Apologies for the long explanation. I didn’t want to just ignore this finding, but I’m terrified it’ll be discovered and used by some conspiracy theorist.
Philadelphia’s diverse wards have a diverse array of turnout challenges. Unfortunately, the voter registration rolls are pretty unhelpful as a signal, at least in the simplistic aggregate way I considered them here. (Again: good for democracy, bad for blogging).
Which stage of the funnel matters depends on two things: their respective sizes, and how easy it is to move each. Is it more plausible to get out the citizens who didn’t vote in 2016? Or is it more plausible to get the 2016 voters out again in 2018? Where will registration drives help, and where is that not the issue?
Next year’s mayoral primary, a local election with an incumbent mayor, will likely be an exaggerated version of the midterm, with even more significant fall-off than we saw in November. More on that later.
Appendix: Merging Census data with Wards
I use population data from the Census Bureau’s American Community Survey, an annual sample of the U.S. population with an extensive questionnaire on demographics and housing.
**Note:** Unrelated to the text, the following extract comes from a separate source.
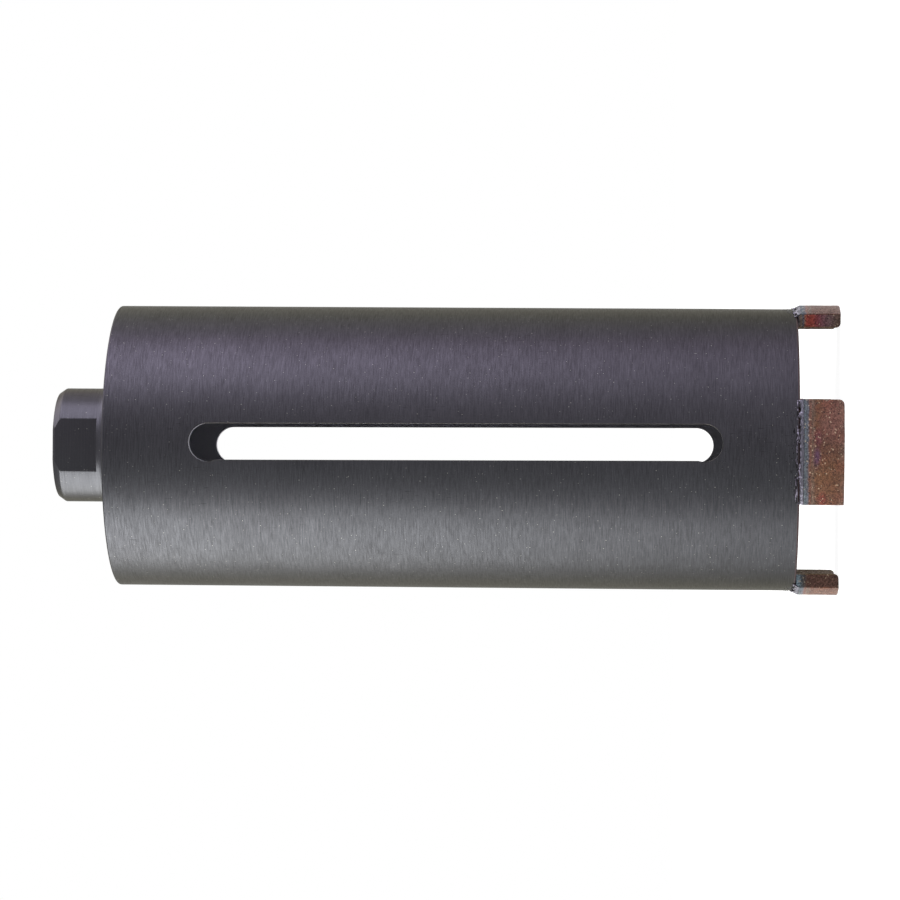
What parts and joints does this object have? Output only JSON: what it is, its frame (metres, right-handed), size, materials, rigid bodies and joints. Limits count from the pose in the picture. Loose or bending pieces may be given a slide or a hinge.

Because it’s a sample, I use the five-year aggregate collected from 2012-2016. This will minimize the sampling uncertainty in the estimates, but mean there could be some bias in regions where the population has been changing since that period.
The Census collects data in its own regions: block groups and tracts. These don’t line up with Wards, so I’ve built a crosswalk from census geographies to political ones:
– I map the smallest geography–Census Blocks–to the political wards.
– Using that mapping, I calculate the fraction of each block group’s 2010 population in each Ward. I use 2010 because blocks are only released with the Decennial Census. Largely, any changes over time in block populations are swamped by across-block variations in populations that are consistent through time.
– I then apportion each block group’s ACS counts–of adults, of citizens–according to those proportions.
This method is imperfect; it will be off wherever block groups are split by a ward and the block group is internally segregated, but I think the best available approach.